…it pours.
Charles and I have had a pretty rough transition back to the States. On top of some major costs up front for renovations for my mother-in-law’s apartment so we could live in the house, hurricane expenses for trees that had to come down, and the general cost of setting up a new home/life after leaving most of what we owned in Taiwan, we continue to have unexpected and unwanted surprises. I guess that sentence makes it sound like our transition has been difficult just because of finances, but it’s more that we feel like we keep getting hit while we’re already down, while we’re dealing with reverse culture shock, homesickness for Taiwan, and stress as we acclimate to a completely new day-to-day reality.

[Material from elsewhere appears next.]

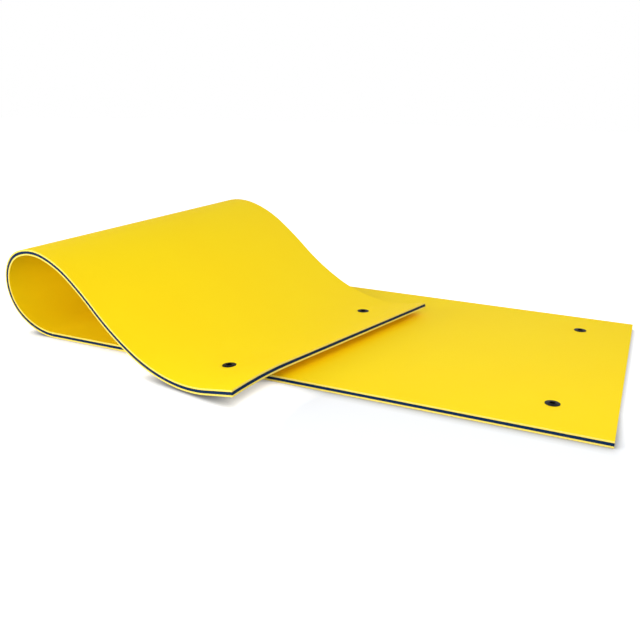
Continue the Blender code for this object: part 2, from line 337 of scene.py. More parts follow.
# %% [markdown]
# ## Colours and a helper for nodes
#
# Colours are given as they look on a screen, in sRGB hex, and one function turns them to the
# linear values that the renderer works in. The helper adds one node to a tree, sets what it is
# told, links what it is handed, and hands back the socket that comes out first.


# %% Colour and node helpers
def linear(hex_colour):
    """An sRGB hex colour as linear red, green, blue and alpha."""
    shares = [int(hex_colour[i : i + 2], 16) / 255 for i in (1, 3, 5)]
    bright = [s / 12.92 if s <= 0.04045 else ((s + 0.055) / 1.055) ** 2.4 for s in shares]
    return (*bright, 1.0)


def add(tree, kind, inputs=None, **settings):
    """Adds a node and returns its first socket out. Each input gets a value or a link."""
    node = tree.nodes.new(kind)
    for name, value in settings.items():
        setattr(node, name, value)
    in_use = [socket for socket in node.inputs if socket.enabled]
    for key, value in (inputs or {}).items():
        found = in_use[key] if isinstance(key, int) else next(s for s in in_use if s.name == key)
        if isinstance(value, bpy.types.NodeSocket):
            tree.links.new(value, found)
        else:
            found.default_value = value
    return next((socket for socket in node.outputs if socket.enabled), None)


# foam and paper shine less than the lacquered look that the shader starts from
SOFT_GLOSS = 0.12


def new_finish(name, roughness):
    """A material with a Principled shader, its tree, and the shader's inputs."""
    made = bpy.data.materials.new(name)
    made.use_nodes = True
    shader = made.node_tree.nodes["Principled BSDF"]
    shader.inputs["Roughness"].default_value = roughness
    shader.inputs["Specular IOR Level"].default_value = SOFT_GLOSS
    return made, made.node_tree, shader.inputs


# %% [markdown]
# ## The foam's finishes
#
# The foam is cross-linked polyethylene, blown into closed cells about a millimetre across. Where
# the sheet was rolled, the cells are covered by a smooth, slightly waxy skin. Where the slab was
# cut to size, the knife opened the cells, so the cut face is rougher, paler and has no sheen.
# That pale rim draws the bright lines along the mat's edges, and it is drawn paler than the opened
# cells alone would make it, so it is partly painted highlight. Skin and cut face get a material
# each. We guess that the knife also drags a little navy over both neighbours of the core, because
# the dark line looks wider than a third of the edge.
#
# Both patterns are drawn on the flat sheet's own coordinates, which every point of the foam
# carries as an attribute, so they bend with the mat and run on from piece to piece.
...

Last week, our central heating/air stopped working. Temperatures were pretty mild, so we were able to do without heat and use fans on warmer days. This week though, the temps dropped and the house is at about 55 degrees. We wanted to take the chill out of the air, so we brought in some space heaters from the shed. Tonight, as we plugged them in to separate receptacles in separate rooms, something got fried in the wires and tripped a breaker. We now have no working outlets in our bedroom and several out in the guest bedroom. Charles has a pretty good knowledge of electrical work (thanks to his dad) and has an idea of what will need to be done. It will be a moderately difficult task of rewiring, and we think we can handle it…but you know how these home projects are often much more involved than we initially expect. We’ll see.
Also today I found out that the sinus infection that I’ve been fighting for about ten months cannot be eradicated by antibiotics (I just finished six weeks straight), so now I need to have a CT scan and potentially a procedure or even surgery depending on what the scan shows. We have medical insurance, but it is not very good–high co-pays and deductible–so on top of being emotionally stressful, this is going to cost a lot.
We are discouraged. As we prayed together tonight, we asked the Lord to encourage us. We praised him. Well, we asked him to help us praise him. Honestly, it was much harder for me to praise him in the storm than it is to sing about it. We then also thought of our friends in Taiwan who just lost their baby boy who lived only 11 days. In the midst of bringing our own requests before the Lord, we prayed for them and lifted them before the Lord as they grieve. We asked God to help us keep everything in perspective. We recognize that our situation is NOT as bad as it could be–we are thankful for a roof over our heads and relative health. And we are oh, so thankful for Jesus. But we also acknowledged that God hears our prayers no matter how small they are in comparison with another person’s. And we know that God cares that we feel overwhelmed right now.
None of this has been helpful for my depression and anxiety either. I have just passed the three-year mark of when things got really bad. We thought we’d be out of this season by now. We thought maybe we’d be on the way to starting a family instead of still trying to wean me off of meds and get me back to normal life. As my mom always reminds me, “this too shall pass.” But the waiting is so hard, and we’re beginning to wonder when this shall pass.
Please pray for and with us as we grapple with life in this difficult time. We are praying that God will meet every need–emotional, spiritual, physical, and financial. Thank you in advance for your prayers.
*I started to share this directly on social media, but then I wrote so much that I figured I should just copy and paste to my blog and link to it here. I did not spend nearly as much time writing this as I usually do for blog posts, so it seems inadequate and unfinished to me. But God knows. And I bet you do too if you’ve ever gone through a rough patch, and I know you have. Thanks for looking past my words and seeing my heart.*
Praying for you. Thank you for being so honest with your struggles. I have no words of advice to help with the struggles but I do know how to pray.
Continuing to pray for you guys. I know we can identify with you in feeling hammered with life’s inconveniences. The struggle is real, but you’re not alone. You are loved. Lifting you up today to the One who carries our burdens with us.
Thinking of you, Christel! Lately I’ve been thinking of the subject, “when you do everything right only to have everything go wrong…” the principles of faith and perseverance. There so many examples of this from Urriah, Joseph, Job…etc, etc. I’m feeling for you and just wanted you to know that even though it’s dark and hard, His beauty, grace and presence are still with you. Yeah, nothing you don’t know already, words are always easier to write/sing? than to actually live out and resonate deeply, but I know He’s holding Charles and you through this time. Cultural adjustment is never fun, neither is dealing with “little” inconveniences that prove to be more troublesome than expected. 我只能说,加油,不要放弃!
Praying for you, Christel. May you experience Him in this time of waiting and transition.
Praying for you, Christel. May you experience Him momentarily in this time of transition and waiting.